— Begin SUPPLIED MATERIAL —
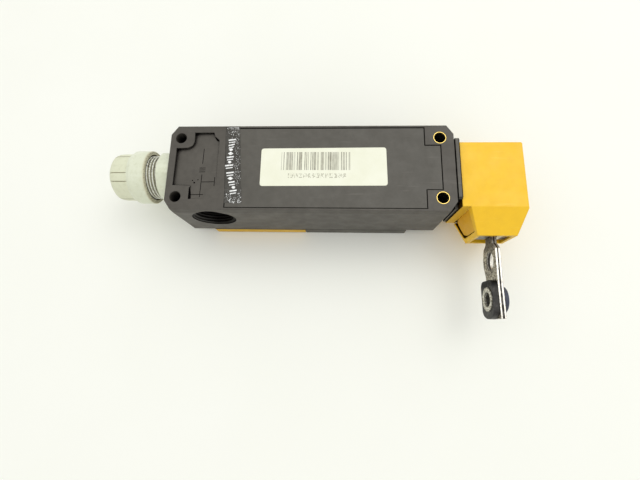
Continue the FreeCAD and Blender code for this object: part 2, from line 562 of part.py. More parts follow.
def rounded(x0, x1, ya, yb, za, zb, r1, r2y, r2z):
    """A plate in the YZ plane: corner radius r1 at the inner end, elliptical corners at the outer end."""
    def arc(cy_, cz_, ry, rz, a0, a1):
        n = 10
        return [(cy_ + ry * math.cos(math.radians(a0 + (a1 - a0) * i / n)),
                 cz_ + rz * math.sin(math.radians(a0 + (a1 - a0) * i / n))) for i in range(n + 1)]
    pts = arc(yb - r1, zb - r1, r1, r1, 0, 90) + arc(ya + r2y, zb - r2z, r2y, r2z, 90, 180) + \
        arc(ya + r2y, za + r2z, r2y, r2z, 180, 270) + arc(yb - r1, za + r1, r1, r1, 270, 360)
    w = [V(x0, y, z) for y, z in pts]
    o = doc.addObject("Part::Feature", name("pad"))
    o.Shape = Part.Face(Part.makePolygon(w + [w[0]])).extrude(V(x1 - x0, 0, 0))
    return o


xl, xr = names["act_xa"], names["act_xb"]
node("bush_left", cut(fuse(rounded(xl - 2.7, xl, -68.2, -50.6, -22.7, -9.4, 3.2, 4.2, 6.4),
                           cyl("x", "act_xa - 0.5", "bush_y", az, "4.55", "1.7")),
                      cyl("x", "act_xa - 5", "bush_y", az, "3.9", "12")))
node("bush_right", cut(fuse(cyl("x", "act_xb", "bush_y", az, "6.05", "2.1"),
                            cyl("x", "act_xb - 1.2", "bush_y", az, "4.55", "1.7")),
                       cyl("x", "act_xa - 5", "bush_y", az, "3.9", "12")))
node("bush_eyelet", cut(fuse(cyl("x", "act_xa - 3.05", "bush_y", az, "eyelet_out", "0.35"),
                             cyl("x", "act_xa - 3.05", "bush_y", az, "3.9", "act_xb - act_xa + 5.5"),
                             cyl("x", "act_xb + 2.1", "bush_y", az, "4.9", "0.35")),
                        cyl("x", "act_xa - 6", "bush_y", az, "eyelet_in", "16")))

# ---------------------------------------------------------------- locking bolt and solenoid
bolt_tip = "cam_x - cam_rad - 0.6"
node("lock_bolt", fuse(cyl("x", "coil_xb - 0.8", "0", az, "bolt_rad", "(%s) - (coil_xb - 0.8)" % bolt_tip),
                       cyl("x", "52.4", "0", az, "3.5", "1.4")))
node("armature", cyl("x", "coil_xa + 4.0", "0", az, "core_rad - 0.25", "coil_xb - coil_xa - 4.8"))
ya, yb = "coil_xa - yoke_t", "coil_xb + yoke_t"
node("solenoid_yoke", cut(box(ya, yb, "-yoke_hh", "yoke_hh", "axis_z - yoke_hh", "axis_z + yoke_hh"),
                          box("coil_xa", "coil_xb", "-yoke_hh - 1", "yoke_hh + 1", "axis_z - yoke_hh + yoke_t",
                              "axis_z + yoke_hh - yoke_t"),
                          cyl("x", "coil_xb - 1", "0", az, "core_rad + 0.4", "5"),
                          cyl("x", "coil_xa - 3", "0", az, "2.6", "5")))
# stepped bobbin with two cheeks, wound between them
bob = doc.addObject("PartDesign::Body", "BobbinBody")
c0, c1 = names["coil_xa"], names["coil_xb"]
r_in, r_tube, r_cheek = names["core_rad"], names["core_rad"] + 1.0, names["coil_rad"] - 0.2
prof = [(c0, r_in), (c1, r_in), (c1, r_cheek), (c1 - 1.4, r_cheek), (c1 - 1.4, r_tube), (c0 + 1.4, r_tube),
        (c0 + 1.4, r_cheek), (c0, r_cheek)]
sk = sketch_poly(bob, "BobbinProfile", "XY_Plane", prof)
rev = bob.newObject("PartDesign::Revolution", "BobbinRevolution")
rev.Profile = sk
rev.ReferenceAxis = ([f for f in bob.Origin.OriginFeatures if f.Role == "X_Axis"][0], "")
rev.Angle = 360
bob.setExpression("Placement.Base.z", ex("axis_z"))
doc.recompute()
node("coil_bobbin", bob)
node("solenoid_coil", cut(cyl("x", "coil_xa + 1.4", "0", az, "coil_rad - 0.6", "coil_xb - coil_xa - 2.8"),
                          cyl("x", "coil_xa", "0", az, "core_rad + 1", "40")))


def helix(cx_, cy_, cz_, pitch, length, radius, wire):
    """A compression spring along +X with closed round wire."""
    h = Part.makeHelix(pitch, length, radius)
    e = h.Edges[0]
    p, t = e.valueAt(e.FirstParameter), e.tangentAt(e.FirstParameter)
    prof_ = Part.Wire([Part.Circle(p, t, wire).toShape()])
    s = Part.Wire(h.Edges).makePipeShell([prof_], True, True)
    s.Placement = FreeCAD.Placement(V(cx_, cy_, cz_), FreeCAD.Rotation(V(0, 1, 0), 90))
    o = doc.addObject("Part::Feature", name("spring"))
    o.Shape = s
    return o


node("lock_spring", helix(54.2, 0, names["axis_z"], 2.2, 8.8, 3.0, 0.32))

# ---------------------------------------------------------------- switching slider and contacts
rod_tip = "cam_x - cam_low - 0.45"
node("door_rod", fuse(cyl("x", "57.2", "0", "axis_z + rod_up", "rod_rad", "(%s) - 57.2 - 1.2" % rod_tip),
                      cone("x", "(%s) - 1.2" % rod_tip, "0", "axis_z + rod_up", "rod_rad", "0.5", "1.2")))
node("switching_slider", fuse(box("55.2", "57.2", "-2.4", "16.8", "-11.6", "-8.0"),
                              box("-17.0", "57.2", "14.4", "16.8", "-11.6", "-8.0")))
node("contact_bridge", box("-14.8", "-12.6", "12.9", "14.4", "-13.4", "-6.2"))
blk = box("-31.0", "term_xb - 0.01", "-12.6", "12.0", "-27.0", "0 - cover_thick")
node("contact_block", cut(blk,
                          *([box("%g" % (-29.6 + 6.0 * i), "%g" % (-25.4 + 6.0 * i), s + "12.7" if s == "-" else "5.6",
                                 s + "5.6" if s == "-" else "12.1", "-28", "-21.5") for i in range(4) for s in ("-", "")])))
node("terminal_screws", group(*[fuse(cyl("z", "%g" % (-27.5 + 6.0 * i), s + "8.8", "-24.4", "1.9", "1.5"),
                                     cyl("z", "%g" % (-27.5 + 6.0 * i), s + "8.8", "-22.9", "1.2", "1.4"))
                                for i in range(4) for s in ("-", "")]))
node("fixed_contacts", group(box("-18.6", "-16.0", "12.0", "12.6", "-13.0", "-6.6"),
                             box("-11.4", "-9.2", "12.0", "12.6", "-13.0", "-6.6")))
node("slider_spring", helix(-28.4, 15.6, -9.8, 1.7, 10.2, 1.1, 0.2))
# the spring's back stop is a lug on the contact block
OUT["contact_block"].Label = "contact_block_blank"
node("contact_block", fuse(OUT["contact_block"], box("-31.0", "-28.8", "11.9", "17.6", "-12.0", "-7.6")))

# ---------------------------------------------------------------- auxiliary release
node("release_screw", cut(fuse(cyl("z", "57.6", "0", "0 - body_depth + 0.1", "4.9", "1.3"),
                               cyl("z", "57.6", "0", "0 - body_depth + 1.4", "2.4", "5.4")),
                          box("53.4", "61.8", "-0.55", "0.55", "0 - body_depth - 1", "0 - body_depth + 0.9")))

# ---------------------------------------------------------------- cable gland
gzc = "gland_z"


def ribs(x0, x1, step, r_lo, r_hi):
    out = []
    x = x0
    while x + step * 0.5 <= x1:
        out.append(cone("x", "%g" % x, "0", gzc, "%g" % r_lo, "%g" % r_hi, "%g" % (step * 0.5)))
        out.append(cone("x", "%g" % (x + step * 0.5), "0", gzc, "%g" % r_hi, "%g" % r_lo, "%g" % (step * 0.5)))
        x += step
    return out


collar = hexagon("x", "body_xa - 6.9", "0", gzc, "13.4", "6.9")
collar_c = doc.addObject("Part::MultiCommon", "GlandCollar")
collar_c.Shapes = [collar, cyl("x", "body_xa - 6.9", "0", gzc, "12.4", "6.9")]
gb = fuse(collar_c, cyl("x", "body_xa", "0", gzc, "gland_thread", "9.0"), cyl("x", "-86.6", "0", gzc, "9.95", "13"),
          *ribs(-81.8, -74.3, 1.5, 9.95, 10.85))
node("gland_body", cut(gb, cyl("x", "-90", "0", gzc, "7.6", "34")))
node("gland_seal", cut(fuse(cyl("x", "-91.4", "0", gzc, "7.5", "10.4")), cyl("x", "-95", "0", gzc, "4.75", "20")))

nut_pts = [(-79.2, 13.3), (-86.9, 13.3), (-88.4, 12.2), (-95.0, 12.1), (-96.5, 11.5), (-97.7, 10.4), (-98.3, 9.0),
           (-98.3, 5.6), (-93.2, 5.6), (-92.2, 7.9), (-87.6, 7.9), (-87.6, 11.5), (-79.2, 11.5)]
nutb = doc.addObject("PartDesign::Body", "GlandNutBody")
sk = sketch_poly(nutb, "NutProfile", "XY_Plane", nut_pts)
rev = nutb.newObject("PartDesign::Revolution", "NutRevolution")
rev.Profile = sk
rev.ReferenceAxis = ([f for f in nutb.Origin.OriginFeatures if f.Role == "X_Axis"][0], "")
rev.Angle = 360
nutb.setExpression("Placement.Base.z", ex("gland_z"))
doc.recompute()
node("gland_nut", nutb)

# ---------------------------------------------------------------- label and seal strip on the cover
node("label_plate", box("-22.4", "37.3", "-9.6", "10.0", "0 - cover_sink", "-0.05"))
node("seal_strip", prism(STRIP, "z", "0 - cover_sink", "0 - cover_sink + 0.12"))

# ---------------------------------------------------------------- checks and export
doc.recompute()
bad = [o.Name for o in doc.Objects if "Invalid" in o.State or "Error" in o.State]
if bad:
    raise RuntimeError("failed objects: " + ", ".join(bad))
for label, o in OUT.items():
    s = o.Shape
    if s.isNull() or not s.isValid():
        raise RuntimeError("bad shape: " + label)
    if not s.Solids:
        raise RuntimeError("no solid: " + label)
for label, o in OUT.items():
    o.Shape.exportStep("parts/%s.step" % label)
    b = o.Shape.BoundBox
    print("%-22s solids %d vol %9.1f  x %.1f %.1f  y %.1f %.1f  z %.1f %.1f" % (
        label, len(o.Shape.Solids), o.Shape.Volume, b.XMin, b.XMax, b.YMin, b.YMax, b.ZMin, b.ZMax))
print("nodes", len(OUT))
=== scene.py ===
# Looks of the tongue interlock switch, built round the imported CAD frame.
import math
import random

import bpy
from mathutils import Matrix, Vector


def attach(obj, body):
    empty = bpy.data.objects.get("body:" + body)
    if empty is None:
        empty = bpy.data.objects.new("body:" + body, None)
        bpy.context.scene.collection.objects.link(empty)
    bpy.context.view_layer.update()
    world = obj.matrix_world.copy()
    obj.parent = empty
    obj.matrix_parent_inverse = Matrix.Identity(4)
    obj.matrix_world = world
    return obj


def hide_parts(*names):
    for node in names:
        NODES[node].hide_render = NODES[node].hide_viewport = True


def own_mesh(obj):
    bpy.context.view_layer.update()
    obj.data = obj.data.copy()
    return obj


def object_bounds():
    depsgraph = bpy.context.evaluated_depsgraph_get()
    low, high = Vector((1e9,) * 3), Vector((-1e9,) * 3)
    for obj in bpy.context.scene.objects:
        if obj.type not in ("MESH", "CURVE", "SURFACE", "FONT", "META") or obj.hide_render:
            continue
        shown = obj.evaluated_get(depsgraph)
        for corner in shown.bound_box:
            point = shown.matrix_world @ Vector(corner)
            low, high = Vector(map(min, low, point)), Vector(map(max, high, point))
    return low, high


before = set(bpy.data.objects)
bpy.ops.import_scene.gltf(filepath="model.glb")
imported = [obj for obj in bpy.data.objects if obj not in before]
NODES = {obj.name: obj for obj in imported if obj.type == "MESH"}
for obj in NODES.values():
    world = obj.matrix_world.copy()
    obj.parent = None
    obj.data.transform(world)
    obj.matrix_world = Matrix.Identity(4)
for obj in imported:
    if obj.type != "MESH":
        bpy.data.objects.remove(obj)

CAD_LO, CAD_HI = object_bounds()
random.seed(7)
MM = 0.001


# ------------------------------------------------------------------ shader helpers
def lin(r, g, b):
    """sRGB 0-255 to linear."""
    def f(c):
        c = c / 255.0
        return c / 12.92 if c <= 0.04045 else ((c + 0.055) / 1.055) ** 2.4
    return (f(r), f(g), f(b), 1.0)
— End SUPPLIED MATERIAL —
# [REQUIRED TASK]
Repeat exactly the lines from the one containing "Vector(map(max, high, point))" through the one containing "imported = [obj", both included, and nothing else.

# [TASK ANSWER]
            low, high = Vector(map(min, low, point)), Vector(map(max, high, point))
    return low, high


before = set(bpy.data.objects)
bpy.ops.import_scene.gltf(filepath="model.glb")
imported = [obj for obj in bpy.data.objects if obj not in before]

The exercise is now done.